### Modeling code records
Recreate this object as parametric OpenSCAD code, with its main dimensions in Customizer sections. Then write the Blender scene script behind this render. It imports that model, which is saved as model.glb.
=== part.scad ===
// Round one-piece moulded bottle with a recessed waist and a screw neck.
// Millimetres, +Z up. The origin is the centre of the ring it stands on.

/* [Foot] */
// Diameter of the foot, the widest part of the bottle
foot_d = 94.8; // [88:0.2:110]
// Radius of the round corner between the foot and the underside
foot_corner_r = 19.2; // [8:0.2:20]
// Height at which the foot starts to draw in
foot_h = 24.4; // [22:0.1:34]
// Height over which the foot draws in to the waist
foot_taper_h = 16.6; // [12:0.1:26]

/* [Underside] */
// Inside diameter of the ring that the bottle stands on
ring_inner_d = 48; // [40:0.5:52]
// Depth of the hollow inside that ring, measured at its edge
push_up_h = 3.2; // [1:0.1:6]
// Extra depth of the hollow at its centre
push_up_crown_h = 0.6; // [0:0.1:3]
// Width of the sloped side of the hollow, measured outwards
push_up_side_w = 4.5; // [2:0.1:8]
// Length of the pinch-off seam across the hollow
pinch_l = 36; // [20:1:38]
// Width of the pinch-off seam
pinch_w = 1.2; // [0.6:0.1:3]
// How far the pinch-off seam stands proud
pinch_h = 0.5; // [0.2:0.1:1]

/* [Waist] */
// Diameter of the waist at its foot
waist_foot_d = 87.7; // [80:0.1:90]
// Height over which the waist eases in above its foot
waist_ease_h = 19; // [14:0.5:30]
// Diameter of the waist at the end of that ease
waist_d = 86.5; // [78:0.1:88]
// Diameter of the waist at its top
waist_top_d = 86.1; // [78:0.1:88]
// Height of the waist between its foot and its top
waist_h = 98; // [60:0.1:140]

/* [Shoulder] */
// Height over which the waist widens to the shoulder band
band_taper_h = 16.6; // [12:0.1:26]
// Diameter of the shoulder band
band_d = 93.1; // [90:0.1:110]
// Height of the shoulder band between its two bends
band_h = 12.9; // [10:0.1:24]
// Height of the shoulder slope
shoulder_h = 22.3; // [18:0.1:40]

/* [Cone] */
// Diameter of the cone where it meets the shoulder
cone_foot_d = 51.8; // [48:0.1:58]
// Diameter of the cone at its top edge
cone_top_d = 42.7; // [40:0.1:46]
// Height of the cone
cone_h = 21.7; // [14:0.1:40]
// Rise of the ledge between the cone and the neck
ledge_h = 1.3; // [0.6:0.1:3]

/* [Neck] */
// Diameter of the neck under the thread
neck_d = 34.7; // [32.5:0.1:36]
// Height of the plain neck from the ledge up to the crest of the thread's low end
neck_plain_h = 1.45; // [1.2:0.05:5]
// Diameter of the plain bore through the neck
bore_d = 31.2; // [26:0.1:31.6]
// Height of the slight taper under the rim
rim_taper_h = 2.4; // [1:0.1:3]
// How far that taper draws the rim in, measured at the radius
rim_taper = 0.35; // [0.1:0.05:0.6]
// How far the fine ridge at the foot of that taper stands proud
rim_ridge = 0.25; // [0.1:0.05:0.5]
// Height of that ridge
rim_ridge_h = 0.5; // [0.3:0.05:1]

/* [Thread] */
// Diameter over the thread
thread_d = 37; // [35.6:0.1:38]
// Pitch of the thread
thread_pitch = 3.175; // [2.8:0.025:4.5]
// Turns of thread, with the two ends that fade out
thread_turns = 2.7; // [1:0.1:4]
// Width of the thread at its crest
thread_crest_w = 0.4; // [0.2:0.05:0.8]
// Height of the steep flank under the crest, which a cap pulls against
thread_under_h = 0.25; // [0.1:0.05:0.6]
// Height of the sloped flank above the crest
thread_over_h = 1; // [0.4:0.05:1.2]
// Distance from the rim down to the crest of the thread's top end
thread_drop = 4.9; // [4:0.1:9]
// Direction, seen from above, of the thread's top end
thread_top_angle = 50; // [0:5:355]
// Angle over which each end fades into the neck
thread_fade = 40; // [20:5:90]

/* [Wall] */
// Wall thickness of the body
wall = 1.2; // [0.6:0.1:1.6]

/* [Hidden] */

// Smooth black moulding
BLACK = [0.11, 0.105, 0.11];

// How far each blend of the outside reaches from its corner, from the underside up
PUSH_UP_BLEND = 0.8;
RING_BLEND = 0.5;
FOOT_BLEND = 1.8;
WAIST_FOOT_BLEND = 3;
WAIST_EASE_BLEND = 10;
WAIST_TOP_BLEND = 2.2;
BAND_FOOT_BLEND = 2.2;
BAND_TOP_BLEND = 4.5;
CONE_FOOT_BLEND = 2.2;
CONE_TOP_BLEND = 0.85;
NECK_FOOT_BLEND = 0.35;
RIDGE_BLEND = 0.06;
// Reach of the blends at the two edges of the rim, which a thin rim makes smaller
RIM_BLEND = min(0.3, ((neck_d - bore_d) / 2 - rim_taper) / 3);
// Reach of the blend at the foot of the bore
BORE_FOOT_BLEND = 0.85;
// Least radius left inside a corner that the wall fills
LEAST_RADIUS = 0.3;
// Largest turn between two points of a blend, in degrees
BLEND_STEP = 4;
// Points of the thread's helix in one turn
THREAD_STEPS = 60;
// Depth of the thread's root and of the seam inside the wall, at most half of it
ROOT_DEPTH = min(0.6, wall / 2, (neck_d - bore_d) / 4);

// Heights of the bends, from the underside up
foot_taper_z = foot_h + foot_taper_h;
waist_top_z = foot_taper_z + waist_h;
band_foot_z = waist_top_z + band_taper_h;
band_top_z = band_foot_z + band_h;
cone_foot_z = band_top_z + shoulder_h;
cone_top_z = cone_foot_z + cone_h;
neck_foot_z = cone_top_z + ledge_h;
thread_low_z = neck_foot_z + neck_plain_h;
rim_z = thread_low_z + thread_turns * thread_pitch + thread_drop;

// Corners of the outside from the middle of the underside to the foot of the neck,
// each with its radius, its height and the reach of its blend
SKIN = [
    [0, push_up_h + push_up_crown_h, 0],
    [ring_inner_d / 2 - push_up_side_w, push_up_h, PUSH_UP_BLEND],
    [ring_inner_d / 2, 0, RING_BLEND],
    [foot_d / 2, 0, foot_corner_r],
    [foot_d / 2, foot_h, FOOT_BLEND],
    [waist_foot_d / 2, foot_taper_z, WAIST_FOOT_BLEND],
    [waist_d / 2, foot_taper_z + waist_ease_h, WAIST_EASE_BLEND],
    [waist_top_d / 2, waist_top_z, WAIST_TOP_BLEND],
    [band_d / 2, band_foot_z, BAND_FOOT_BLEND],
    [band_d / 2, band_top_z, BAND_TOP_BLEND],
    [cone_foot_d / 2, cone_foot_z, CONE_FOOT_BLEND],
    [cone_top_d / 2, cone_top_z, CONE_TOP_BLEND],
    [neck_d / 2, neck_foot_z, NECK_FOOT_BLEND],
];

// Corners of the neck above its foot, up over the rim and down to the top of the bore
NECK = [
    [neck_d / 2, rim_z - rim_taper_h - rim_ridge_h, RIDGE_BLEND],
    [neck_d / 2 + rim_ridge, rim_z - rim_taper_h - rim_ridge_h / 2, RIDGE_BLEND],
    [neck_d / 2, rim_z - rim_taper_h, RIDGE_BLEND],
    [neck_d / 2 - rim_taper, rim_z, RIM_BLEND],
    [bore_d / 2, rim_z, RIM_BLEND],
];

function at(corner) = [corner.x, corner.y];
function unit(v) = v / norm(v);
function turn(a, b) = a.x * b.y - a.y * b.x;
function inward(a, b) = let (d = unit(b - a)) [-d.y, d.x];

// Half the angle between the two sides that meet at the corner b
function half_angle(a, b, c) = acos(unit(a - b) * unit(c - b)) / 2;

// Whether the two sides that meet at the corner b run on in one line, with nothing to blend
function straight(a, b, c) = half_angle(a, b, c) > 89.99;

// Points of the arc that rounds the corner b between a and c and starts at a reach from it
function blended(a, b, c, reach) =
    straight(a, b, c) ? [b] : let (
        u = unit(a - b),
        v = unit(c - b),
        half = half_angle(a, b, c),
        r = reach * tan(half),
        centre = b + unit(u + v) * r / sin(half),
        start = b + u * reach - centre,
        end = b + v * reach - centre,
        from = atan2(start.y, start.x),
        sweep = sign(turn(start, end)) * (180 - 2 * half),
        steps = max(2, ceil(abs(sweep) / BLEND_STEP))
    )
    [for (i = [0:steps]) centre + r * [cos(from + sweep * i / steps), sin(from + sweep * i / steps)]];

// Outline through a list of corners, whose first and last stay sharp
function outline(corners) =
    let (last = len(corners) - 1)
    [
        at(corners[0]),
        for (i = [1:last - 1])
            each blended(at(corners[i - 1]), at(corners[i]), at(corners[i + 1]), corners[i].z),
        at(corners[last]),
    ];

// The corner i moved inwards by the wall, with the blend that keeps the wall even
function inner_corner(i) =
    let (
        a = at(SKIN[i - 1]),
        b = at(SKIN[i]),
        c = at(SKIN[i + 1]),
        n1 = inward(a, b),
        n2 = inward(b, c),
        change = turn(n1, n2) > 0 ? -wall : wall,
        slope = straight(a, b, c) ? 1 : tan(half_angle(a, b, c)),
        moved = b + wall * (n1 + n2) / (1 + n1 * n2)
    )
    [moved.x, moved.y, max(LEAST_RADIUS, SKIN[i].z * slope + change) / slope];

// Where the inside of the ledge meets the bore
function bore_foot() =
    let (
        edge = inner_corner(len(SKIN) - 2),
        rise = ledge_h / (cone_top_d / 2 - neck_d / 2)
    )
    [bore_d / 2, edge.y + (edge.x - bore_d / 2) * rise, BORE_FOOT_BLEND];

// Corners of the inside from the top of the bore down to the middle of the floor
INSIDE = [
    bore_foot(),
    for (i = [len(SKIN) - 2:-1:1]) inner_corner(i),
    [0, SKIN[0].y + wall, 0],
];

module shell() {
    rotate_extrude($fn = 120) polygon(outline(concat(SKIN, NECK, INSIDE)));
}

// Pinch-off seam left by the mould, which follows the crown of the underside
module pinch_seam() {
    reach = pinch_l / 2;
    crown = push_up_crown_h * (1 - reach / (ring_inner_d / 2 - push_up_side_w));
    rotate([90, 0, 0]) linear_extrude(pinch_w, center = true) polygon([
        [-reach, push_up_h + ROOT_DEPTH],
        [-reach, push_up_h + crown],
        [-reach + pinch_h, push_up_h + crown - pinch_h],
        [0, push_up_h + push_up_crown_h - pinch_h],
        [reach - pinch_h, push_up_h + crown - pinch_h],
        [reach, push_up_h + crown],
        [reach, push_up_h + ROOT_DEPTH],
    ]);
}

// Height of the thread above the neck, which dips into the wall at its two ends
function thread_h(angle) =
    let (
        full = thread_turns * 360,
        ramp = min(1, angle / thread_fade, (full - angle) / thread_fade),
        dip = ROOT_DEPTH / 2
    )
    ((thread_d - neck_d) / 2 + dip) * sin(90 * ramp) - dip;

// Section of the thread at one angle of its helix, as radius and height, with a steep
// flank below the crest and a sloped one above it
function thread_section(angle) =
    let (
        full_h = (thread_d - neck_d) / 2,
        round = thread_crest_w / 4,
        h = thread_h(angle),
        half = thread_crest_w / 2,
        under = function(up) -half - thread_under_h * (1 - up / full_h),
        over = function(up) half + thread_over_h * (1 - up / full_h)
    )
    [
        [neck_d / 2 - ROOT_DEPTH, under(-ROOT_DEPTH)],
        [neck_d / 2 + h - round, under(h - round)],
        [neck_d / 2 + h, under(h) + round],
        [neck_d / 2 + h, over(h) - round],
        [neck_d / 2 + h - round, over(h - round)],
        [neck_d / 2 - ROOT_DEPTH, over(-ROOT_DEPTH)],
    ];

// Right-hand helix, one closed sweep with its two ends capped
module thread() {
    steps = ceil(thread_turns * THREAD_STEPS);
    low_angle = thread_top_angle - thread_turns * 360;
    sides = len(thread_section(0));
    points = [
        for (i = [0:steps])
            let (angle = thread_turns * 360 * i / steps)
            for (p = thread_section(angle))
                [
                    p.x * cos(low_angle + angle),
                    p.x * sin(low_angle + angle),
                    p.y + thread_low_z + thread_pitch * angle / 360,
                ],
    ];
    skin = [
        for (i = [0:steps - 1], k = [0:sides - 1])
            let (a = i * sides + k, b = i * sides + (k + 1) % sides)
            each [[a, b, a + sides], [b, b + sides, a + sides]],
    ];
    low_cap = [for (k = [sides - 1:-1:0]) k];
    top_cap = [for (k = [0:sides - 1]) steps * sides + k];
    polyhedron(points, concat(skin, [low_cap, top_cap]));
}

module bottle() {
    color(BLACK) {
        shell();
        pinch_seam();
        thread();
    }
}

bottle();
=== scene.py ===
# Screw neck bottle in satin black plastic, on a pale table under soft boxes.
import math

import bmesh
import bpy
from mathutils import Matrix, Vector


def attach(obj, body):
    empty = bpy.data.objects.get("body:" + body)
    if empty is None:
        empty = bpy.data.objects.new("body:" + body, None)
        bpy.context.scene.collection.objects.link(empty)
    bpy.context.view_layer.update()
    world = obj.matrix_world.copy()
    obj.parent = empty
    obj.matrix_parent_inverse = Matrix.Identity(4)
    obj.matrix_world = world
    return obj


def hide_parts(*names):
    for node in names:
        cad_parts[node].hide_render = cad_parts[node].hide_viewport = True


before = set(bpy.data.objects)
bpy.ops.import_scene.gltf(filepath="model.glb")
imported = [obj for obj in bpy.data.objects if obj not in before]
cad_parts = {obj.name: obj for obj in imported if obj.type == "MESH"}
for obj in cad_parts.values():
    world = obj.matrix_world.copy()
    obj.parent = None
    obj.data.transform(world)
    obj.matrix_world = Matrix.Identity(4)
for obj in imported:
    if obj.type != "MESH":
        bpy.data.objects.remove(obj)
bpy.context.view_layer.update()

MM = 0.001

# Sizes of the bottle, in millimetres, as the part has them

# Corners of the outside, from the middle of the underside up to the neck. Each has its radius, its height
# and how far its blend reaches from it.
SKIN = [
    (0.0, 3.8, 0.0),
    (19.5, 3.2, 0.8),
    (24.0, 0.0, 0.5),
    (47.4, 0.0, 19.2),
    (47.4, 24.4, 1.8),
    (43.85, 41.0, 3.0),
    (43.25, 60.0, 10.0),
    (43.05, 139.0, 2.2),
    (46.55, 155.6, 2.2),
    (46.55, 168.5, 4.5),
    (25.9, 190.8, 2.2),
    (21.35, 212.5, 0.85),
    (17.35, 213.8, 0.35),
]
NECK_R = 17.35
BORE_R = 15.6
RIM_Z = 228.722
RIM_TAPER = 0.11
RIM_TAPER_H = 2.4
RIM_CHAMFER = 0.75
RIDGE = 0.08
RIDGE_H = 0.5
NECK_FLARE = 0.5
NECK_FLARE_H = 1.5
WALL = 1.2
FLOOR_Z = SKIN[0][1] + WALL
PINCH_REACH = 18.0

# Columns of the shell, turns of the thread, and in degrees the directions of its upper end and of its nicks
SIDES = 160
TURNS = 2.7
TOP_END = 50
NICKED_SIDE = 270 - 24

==

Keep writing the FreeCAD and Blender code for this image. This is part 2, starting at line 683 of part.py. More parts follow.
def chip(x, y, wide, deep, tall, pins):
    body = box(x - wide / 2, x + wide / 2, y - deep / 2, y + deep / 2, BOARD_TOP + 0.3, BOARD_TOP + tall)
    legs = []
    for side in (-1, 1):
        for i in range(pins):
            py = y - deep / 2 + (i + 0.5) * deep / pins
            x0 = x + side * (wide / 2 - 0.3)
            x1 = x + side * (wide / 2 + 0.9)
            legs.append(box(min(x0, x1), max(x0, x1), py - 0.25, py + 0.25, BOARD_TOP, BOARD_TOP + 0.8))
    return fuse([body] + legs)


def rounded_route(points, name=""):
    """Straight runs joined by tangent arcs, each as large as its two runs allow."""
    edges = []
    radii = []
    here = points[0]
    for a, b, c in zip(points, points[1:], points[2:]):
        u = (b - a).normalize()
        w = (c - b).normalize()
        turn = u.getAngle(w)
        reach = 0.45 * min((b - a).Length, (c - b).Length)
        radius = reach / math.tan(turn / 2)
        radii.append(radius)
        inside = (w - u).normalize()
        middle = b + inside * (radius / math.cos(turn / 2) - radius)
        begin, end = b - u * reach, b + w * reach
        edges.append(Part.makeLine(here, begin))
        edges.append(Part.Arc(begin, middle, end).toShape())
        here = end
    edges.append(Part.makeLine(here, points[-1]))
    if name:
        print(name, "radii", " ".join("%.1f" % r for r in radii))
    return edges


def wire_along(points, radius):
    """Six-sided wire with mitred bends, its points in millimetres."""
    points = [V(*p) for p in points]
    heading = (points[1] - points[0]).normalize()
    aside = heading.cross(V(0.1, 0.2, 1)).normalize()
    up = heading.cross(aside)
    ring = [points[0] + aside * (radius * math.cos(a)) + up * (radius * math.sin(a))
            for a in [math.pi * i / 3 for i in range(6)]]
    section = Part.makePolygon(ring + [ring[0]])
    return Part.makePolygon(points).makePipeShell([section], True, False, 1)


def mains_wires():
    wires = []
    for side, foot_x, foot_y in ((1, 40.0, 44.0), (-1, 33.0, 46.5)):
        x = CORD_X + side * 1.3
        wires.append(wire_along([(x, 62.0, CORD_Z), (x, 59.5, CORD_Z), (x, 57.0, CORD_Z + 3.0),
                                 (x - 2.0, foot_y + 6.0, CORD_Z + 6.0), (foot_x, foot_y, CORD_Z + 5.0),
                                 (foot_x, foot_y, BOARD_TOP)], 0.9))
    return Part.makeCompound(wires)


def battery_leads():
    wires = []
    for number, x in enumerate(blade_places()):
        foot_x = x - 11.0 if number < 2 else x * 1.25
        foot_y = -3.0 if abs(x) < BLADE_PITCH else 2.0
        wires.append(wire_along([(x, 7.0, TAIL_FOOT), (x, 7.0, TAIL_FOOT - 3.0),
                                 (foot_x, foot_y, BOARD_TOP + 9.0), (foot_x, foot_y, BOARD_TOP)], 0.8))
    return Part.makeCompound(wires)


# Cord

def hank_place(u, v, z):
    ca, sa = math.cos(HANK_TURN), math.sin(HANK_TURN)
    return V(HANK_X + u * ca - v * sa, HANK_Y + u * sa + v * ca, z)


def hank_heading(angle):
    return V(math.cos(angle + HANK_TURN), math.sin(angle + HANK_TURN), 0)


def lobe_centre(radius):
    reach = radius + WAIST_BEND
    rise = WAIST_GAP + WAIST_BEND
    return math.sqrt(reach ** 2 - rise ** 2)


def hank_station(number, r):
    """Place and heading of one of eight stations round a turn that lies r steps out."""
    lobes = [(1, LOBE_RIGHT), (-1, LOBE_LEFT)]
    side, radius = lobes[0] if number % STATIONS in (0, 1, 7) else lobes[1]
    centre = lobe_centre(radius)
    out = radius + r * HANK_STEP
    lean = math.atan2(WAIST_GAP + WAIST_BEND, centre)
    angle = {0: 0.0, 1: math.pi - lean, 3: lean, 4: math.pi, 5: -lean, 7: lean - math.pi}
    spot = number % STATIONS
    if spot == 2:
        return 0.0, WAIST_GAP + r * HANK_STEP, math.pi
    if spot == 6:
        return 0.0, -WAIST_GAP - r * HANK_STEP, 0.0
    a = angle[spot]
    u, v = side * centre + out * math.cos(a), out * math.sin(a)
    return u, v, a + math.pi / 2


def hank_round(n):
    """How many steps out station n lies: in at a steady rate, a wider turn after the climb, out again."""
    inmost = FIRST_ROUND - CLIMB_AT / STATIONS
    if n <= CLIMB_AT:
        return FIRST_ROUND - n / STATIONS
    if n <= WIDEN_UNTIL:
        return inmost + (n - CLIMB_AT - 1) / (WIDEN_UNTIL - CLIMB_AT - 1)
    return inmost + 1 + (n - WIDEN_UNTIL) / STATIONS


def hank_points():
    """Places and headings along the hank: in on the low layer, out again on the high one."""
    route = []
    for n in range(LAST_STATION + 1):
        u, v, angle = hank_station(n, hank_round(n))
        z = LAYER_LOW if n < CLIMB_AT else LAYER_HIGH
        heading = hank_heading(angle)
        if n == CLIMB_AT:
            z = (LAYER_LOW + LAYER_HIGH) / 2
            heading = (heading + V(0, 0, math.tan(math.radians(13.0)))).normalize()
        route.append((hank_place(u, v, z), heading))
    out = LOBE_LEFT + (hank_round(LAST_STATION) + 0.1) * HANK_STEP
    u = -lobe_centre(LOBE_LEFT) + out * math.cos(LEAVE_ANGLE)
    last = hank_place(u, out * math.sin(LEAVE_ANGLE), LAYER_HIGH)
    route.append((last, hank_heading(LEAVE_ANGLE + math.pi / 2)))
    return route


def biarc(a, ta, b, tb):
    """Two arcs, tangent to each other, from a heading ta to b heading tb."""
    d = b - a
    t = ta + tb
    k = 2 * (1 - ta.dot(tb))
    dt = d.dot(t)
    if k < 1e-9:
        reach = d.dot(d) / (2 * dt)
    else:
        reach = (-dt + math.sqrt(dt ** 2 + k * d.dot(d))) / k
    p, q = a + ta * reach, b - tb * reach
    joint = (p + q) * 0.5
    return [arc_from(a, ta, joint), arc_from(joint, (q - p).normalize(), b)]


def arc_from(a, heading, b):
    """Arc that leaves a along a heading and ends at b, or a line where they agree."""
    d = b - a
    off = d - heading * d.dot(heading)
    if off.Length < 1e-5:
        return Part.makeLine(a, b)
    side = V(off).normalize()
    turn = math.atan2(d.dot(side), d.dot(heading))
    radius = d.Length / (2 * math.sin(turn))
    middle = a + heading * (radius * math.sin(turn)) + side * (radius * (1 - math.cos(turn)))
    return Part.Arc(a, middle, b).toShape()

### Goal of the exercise
Among the lines above, find the one with "Recreate this object" and the one with "pinch_h = 0.5; // [0.2:0.1:1]". Quote both and everything between them, exactly.

### Response to the exercise
Recreate this object as parametric OpenSCAD code, with its main dimensions in Customizer sections. Then write the Blender scene script behind this render. It imports that model, which is saved as model.glb.
=== part.scad ===
// Round one-piece moulded bottle with a recessed waist and a screw neck.
// Millimetres, +Z up. The origin is the centre of the ring it stands on.

/* [Foot] */
// Diameter of the foot, the widest part of the bottle
foot_d = 94.8; // [88:0.2:110]
// Radius of the round corner between the foot and the underside
foot_corner_r = 19.2; // [8:0.2:20]
// Height at which the foot starts to draw in
foot_h = 24.4; // [22:0.1:34]
// Height over which the foot draws in to the waist
foot_taper_h = 16.6; // [12:0.1:26]

/* [Underside] */
// Inside diameter of the ring that the bottle stands on
ring_inner_d = 48; // [40:0.5:52]
// Depth of the hollow inside that ring, measured at its edge
push_up_h = 3.2; // [1:0.1:6]
// Extra depth of the hollow at its centre
push_up_crown_h = 0.6; // [0:0.1:3]
// Width of the sloped side of the hollow, measured outwards
push_up_side_w = 4.5; // [2:0.1:8]
// Length of the pinch-off seam across the hollow
pinch_l = 36; // [20:1:38]
// Width of the pinch-off seam
pinch_w = 1.2; // [0.6:0.1:3]
// How far the pinch-off seam stands proud
pinch_h = 0.5; // [0.2:0.1:1]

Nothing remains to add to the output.